-- begin --
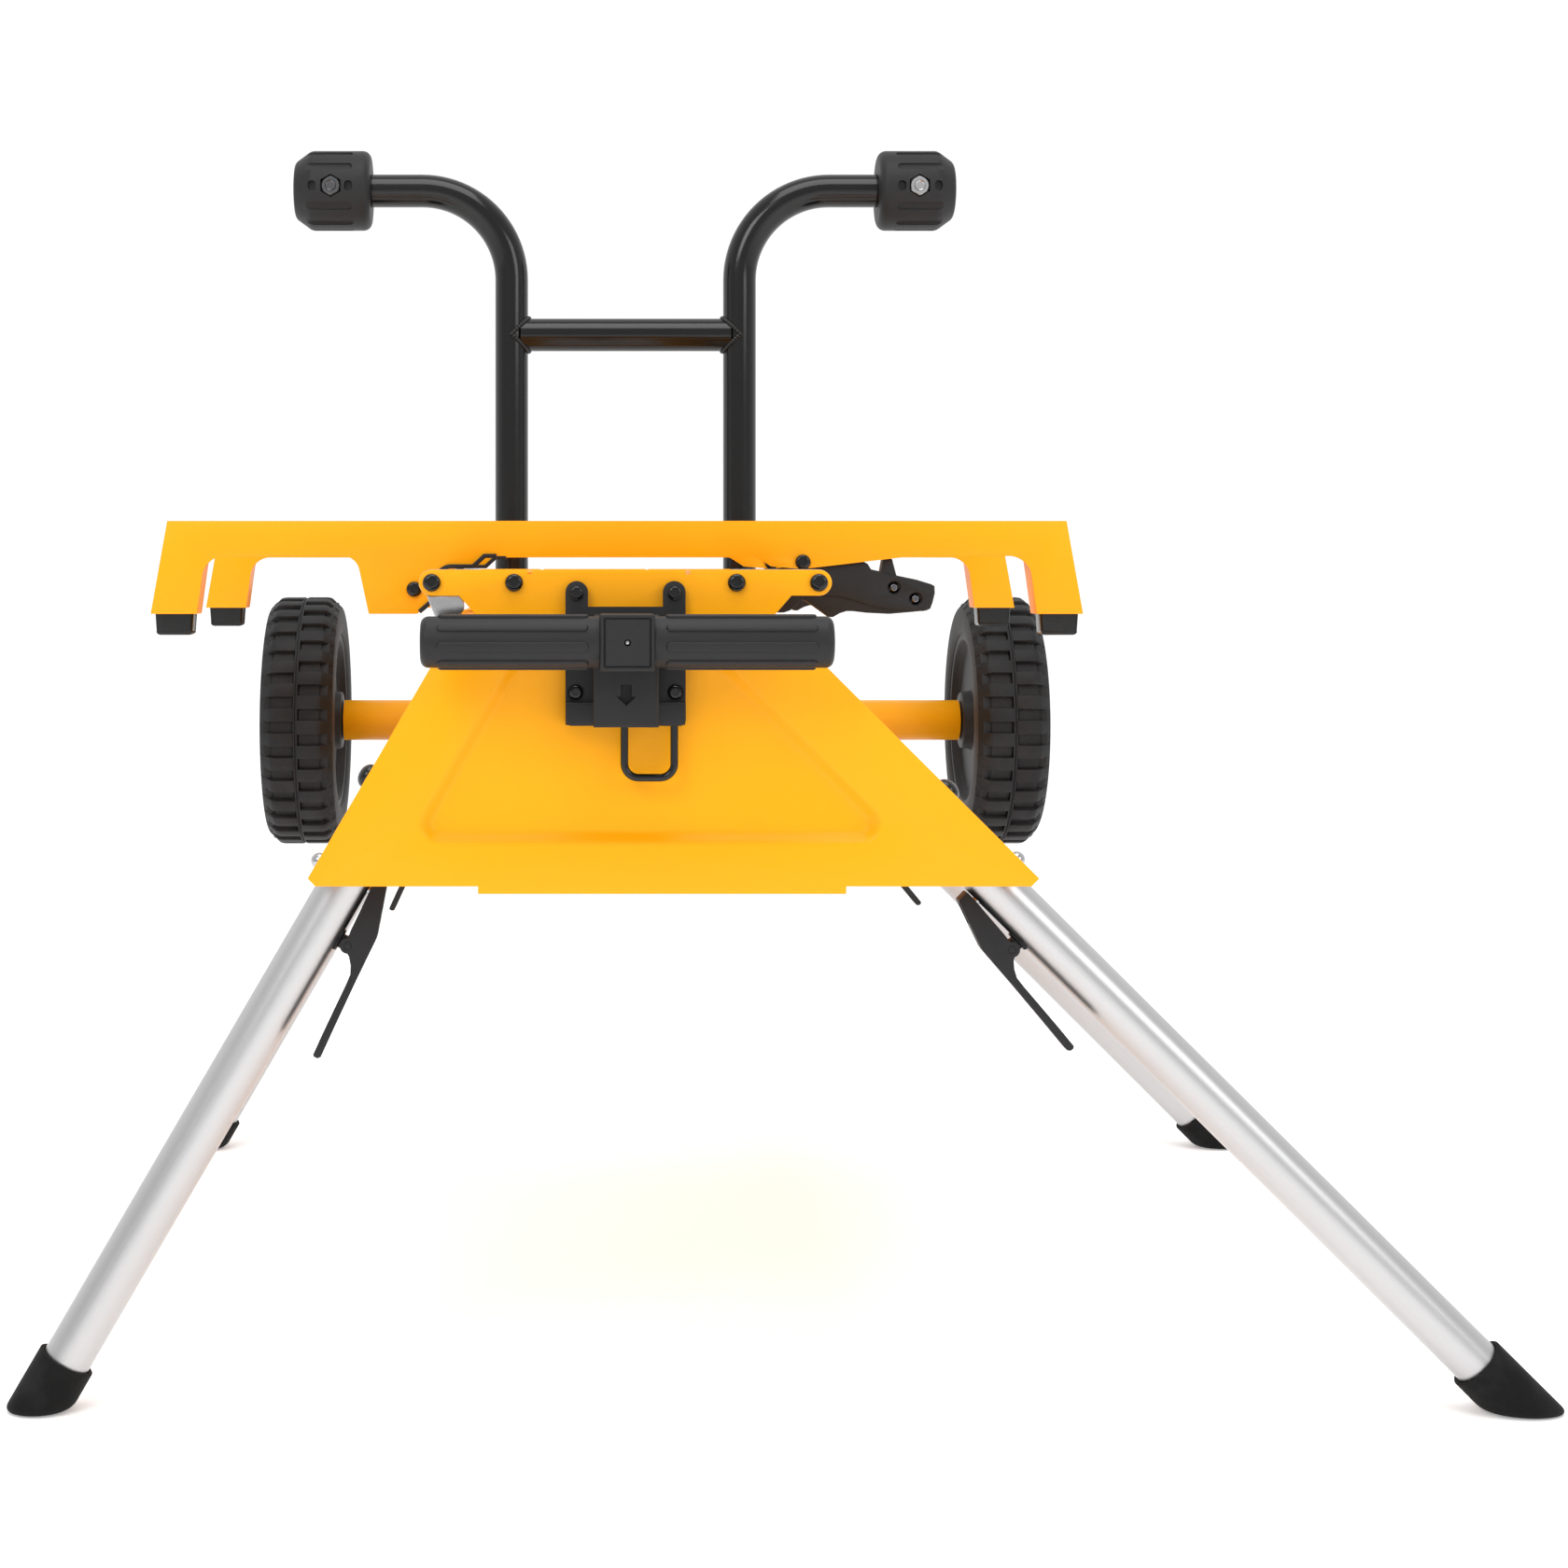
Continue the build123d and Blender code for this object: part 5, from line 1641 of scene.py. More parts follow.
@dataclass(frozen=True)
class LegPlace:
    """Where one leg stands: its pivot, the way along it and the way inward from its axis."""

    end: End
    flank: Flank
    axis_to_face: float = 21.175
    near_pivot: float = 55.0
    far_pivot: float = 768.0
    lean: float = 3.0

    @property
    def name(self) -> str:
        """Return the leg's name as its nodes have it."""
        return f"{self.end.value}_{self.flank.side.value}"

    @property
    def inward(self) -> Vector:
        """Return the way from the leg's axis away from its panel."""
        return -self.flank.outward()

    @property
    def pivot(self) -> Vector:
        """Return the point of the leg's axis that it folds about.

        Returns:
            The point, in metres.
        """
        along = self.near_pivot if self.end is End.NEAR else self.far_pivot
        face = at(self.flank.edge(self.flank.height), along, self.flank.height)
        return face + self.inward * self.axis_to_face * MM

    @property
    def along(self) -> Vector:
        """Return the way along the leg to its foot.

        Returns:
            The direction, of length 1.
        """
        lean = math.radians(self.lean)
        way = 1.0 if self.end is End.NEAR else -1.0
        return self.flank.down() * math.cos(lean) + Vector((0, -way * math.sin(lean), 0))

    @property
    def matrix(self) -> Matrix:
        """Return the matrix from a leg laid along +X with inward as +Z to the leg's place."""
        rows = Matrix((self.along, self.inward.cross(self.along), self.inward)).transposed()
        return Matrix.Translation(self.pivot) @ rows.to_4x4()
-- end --
# Do this
From the first line of the data through the line with "return -self.flank.outward()", quote each line exactly and add nothing else.

# Reply to the exercise
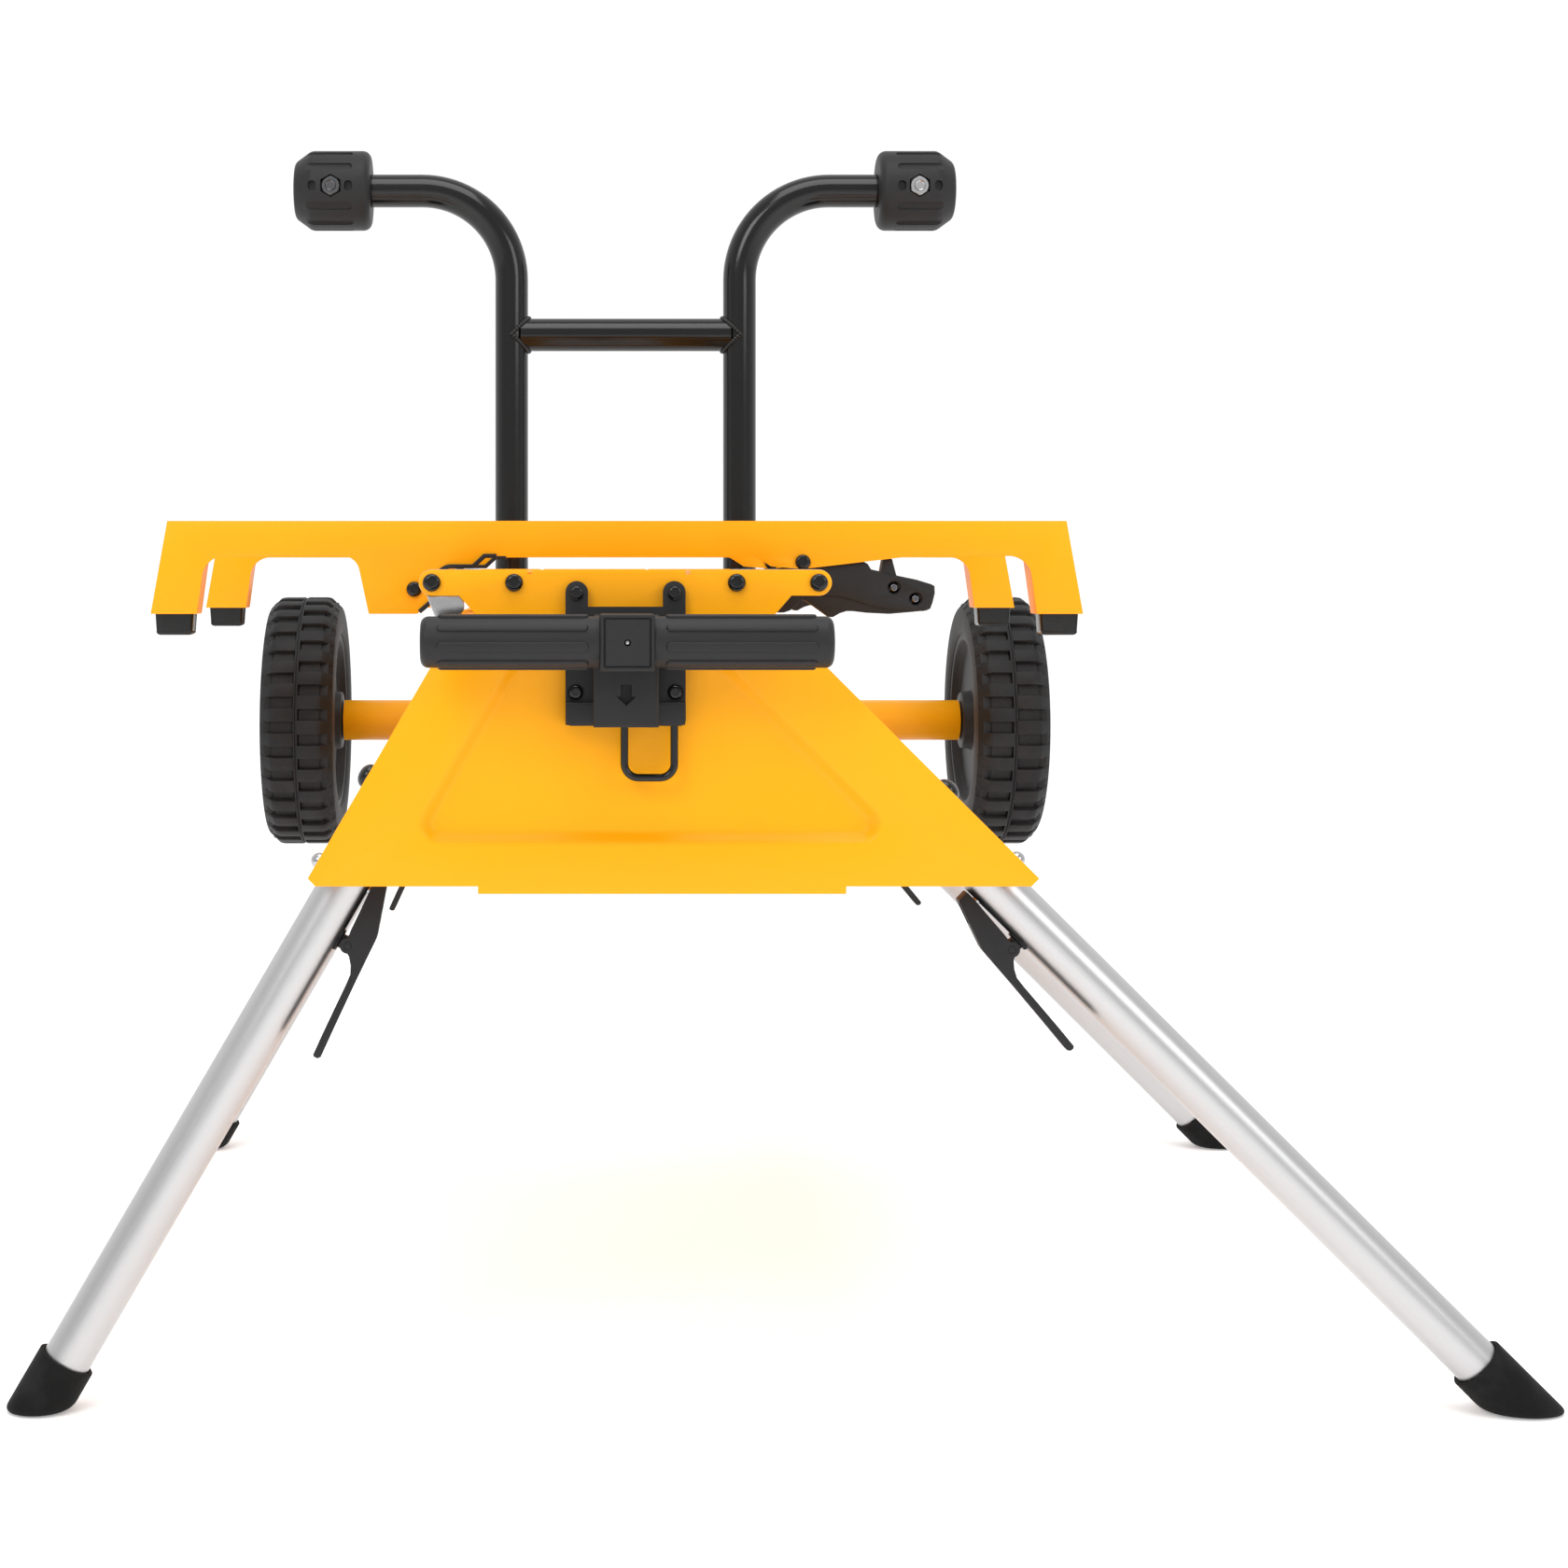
Continue the build123d and Blender code for this object: part 5, from line 1641 of scene.py. More parts follow.
@dataclass(frozen=True)
class LegPlace:
    """Where one leg stands: its pivot, the way along it and the way inward from its axis."""

    end: End
    flank: Flank
    axis_to_face: float = 21.175
    near_pivot: float = 55.0
    far_pivot: float = 768.0
    lean: float = 3.0

    @property
    def name(self) -> str:
        """Return the leg's name as its nodes have it."""
        return f"{self.end.value}_{self.flank.side.value}"

    @property
    def inward(self) -> Vector:
        """Return the way from the leg's axis away from its panel."""
        return -self.flank.outward()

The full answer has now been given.